家庭訪問を始めた最初の頃は「また『なし』か…」とめげていたのですが、だんだん慣れてくると「そうだよね、こんなに大変な所に住んで、楽しいことなんてあるわけないよね。アハハハ」と一緒に笑っている自分がいました。

たくさんの苦労を語り、「毎日食べるものにも事欠いている」とつらい現実を話してくれた後に、「幸せなんかあるか!」と、皆が笑います。不思議なことに、ほとんどの人が「幸せなんかない」と言い放つ瞬間、笑っているのです。みんな、自分には想像も出来ないほどの苦労を毎日しているのは間違いありません。でも、その苦労を嘆いてはいるのですが、どこかでそれを笑い飛ばす余裕があるというか、強さがあるというか。余裕のない生活をなんとか生きていることから生まれてくる、生きていくためのパワーみたいなものを感じました。決して深刻でなく、自虐的でなく、みな不幸せを語るのです。そんな話を聞いていて、自分も、パートナーのラー君も、通訳のおばちゃんも、みんな一緒に笑ってしまうのです。「ここで生活していくのに、幸せなことなんてあるわけ無いよね〜」と。その瞬間、自分は不思議な感覚を覚えました。みんなの『生きる苦労』に共感し、それを笑い飛ばしているその瞬間、幸せに包まれているような気がしたのです!

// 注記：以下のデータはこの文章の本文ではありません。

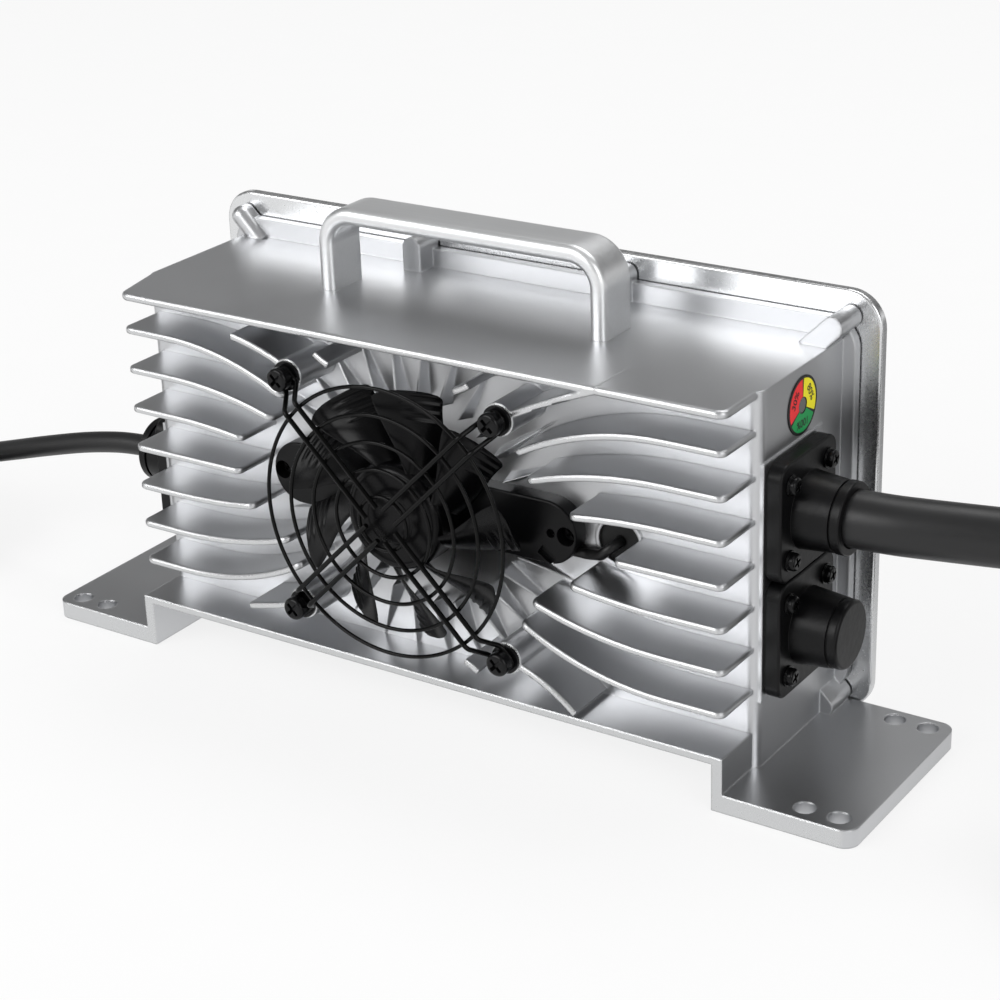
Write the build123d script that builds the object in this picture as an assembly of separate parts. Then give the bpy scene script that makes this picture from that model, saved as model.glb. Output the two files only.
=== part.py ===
"""Fan-cooled lithium battery charger in a finned cast case, in millimetres.

The case frame used by every function has X to the right, Y to the back from the
plane of the fin fronts, and Z up from the underside of the feet. The written
parts are shifted in Y, so that the origin is the middle of the base.
"""

from build123d import *
import math
import os

# Case shell
case_half_width = 119.5
case_wall = 3.0
case_front_corner = 4.0
front_wall_y = 19.2
top_plate_z = 133.3
top_plate_thickness = 2.8
top_plate_left = 115.0
top_plate_right = 118.0
plate_corner = 4.0
plate_edge_round = 1.2
bottom_plate_z = 18.9
bottom_plate_thickness = 2.6
riser_half_width = 117.5
riser_thickness = 3.7
parting_y = 77.0

# Feet
foot_half_length = 162.0
foot_thickness = 6.3
foot_corner = 5.0
foot_hole_radius = 3.55
foot_hole_inset = 7.5
foot_hole_pitch = 11.6
foot_hole_front_y = 6.5
foot_hole_rear_y = 71.0

# Cooling fins
fin_count = 7
fin_pitch = 14.4
fin_thickness = 2.4
fin_middle_z = 76.65
fin_left_end = 115.0
fin_right_end = 117.7
fin_corner = 3.0
fin_bend_start = 97.0
fin_edge_round = 0.9
fin_bend_radii = (220.0, 150.0, 106.0)
fin_left_clearances = (55.0, 55.0, 65.0, 65.5, 61.5, 50.5, 50.0)
fin_right_clearances = (55.0, 54.6, 66.7, 81.2, 65.7, 54.3, 54.0)

# Fan place and radial ribs on the front wall
fan_x = -2.5
fan_z = 75.0
rib_count = 27
rib_width = 4.4
rib_height = 6.4
rib_root = 1.5
rib_inner_radius = 36.0
rib_outer_radius = 62.0
rib_first_angle = 89.0

# Guard bosses
guard_screw_offset = 41.25
guard_boss_radius = 5.5
guard_boss_front_y = 0.0
guard_screw_depth = 12.0

# Rear flange, gasket and cover
flange_half_width = 124.0
flange_bottom_z = 9.0
flange_top_z = 139.8
flange_corner = 10.0
flange_thickness = 3.5
gasket_thickness = 0.6
gasket_inset = 2.0
gasket_width = 5.0
rim_half_width = 131.0
rim_bottom_z = 1.5
rim_top_z = 148.0
rim_corner = 12.0
rim_thickness = 4.0
rim_edge_round = 1.0
pan_half_width = 120.5
pan_bottom_z = 11.5
pan_top_z = 137.3
pan_corner = 8.0
pan_depth = 14.2
pan_wall = 2.0
pan_edge_round = 3.5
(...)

喜びが集まったよりも 悲しみが集まった方が 幸せに近いような気がする
強いものが集まったよりも 弱いものが集まった方が 真実に近いような気がする
幸せが集まったよりも 不幸せが集まった方が 愛に近いような気がする
(星野富弘の詩)

 生きていく上での苦労は、単純に『不幸せ』と言えないのかも知れないと思いました。苦労に苦労を重ね、その苦労から逃れられず、苦労と向き合わざるを得ない水上村の人たちは、その『不幸せ』を生きるエネルギーとしているような気がします。そんなみんなの生きる姿が、自分の目に『幸せ』と映っているのです。
『幸せ』とは奥が深いものである。人生の先輩である水上村のみんなから学び、つかめたことはたったそれだけです。『幸せ』が何かを悟るには、きっとまだまだ多くの経験が必要です。ですので、皆さんの『生きる苦労』も、ぜひ分かち合ってくださいね!


家庭訪問調査の様子。1家族30分から1時間かけてインタビューをします。



家が小さすぎて入れないこともあります。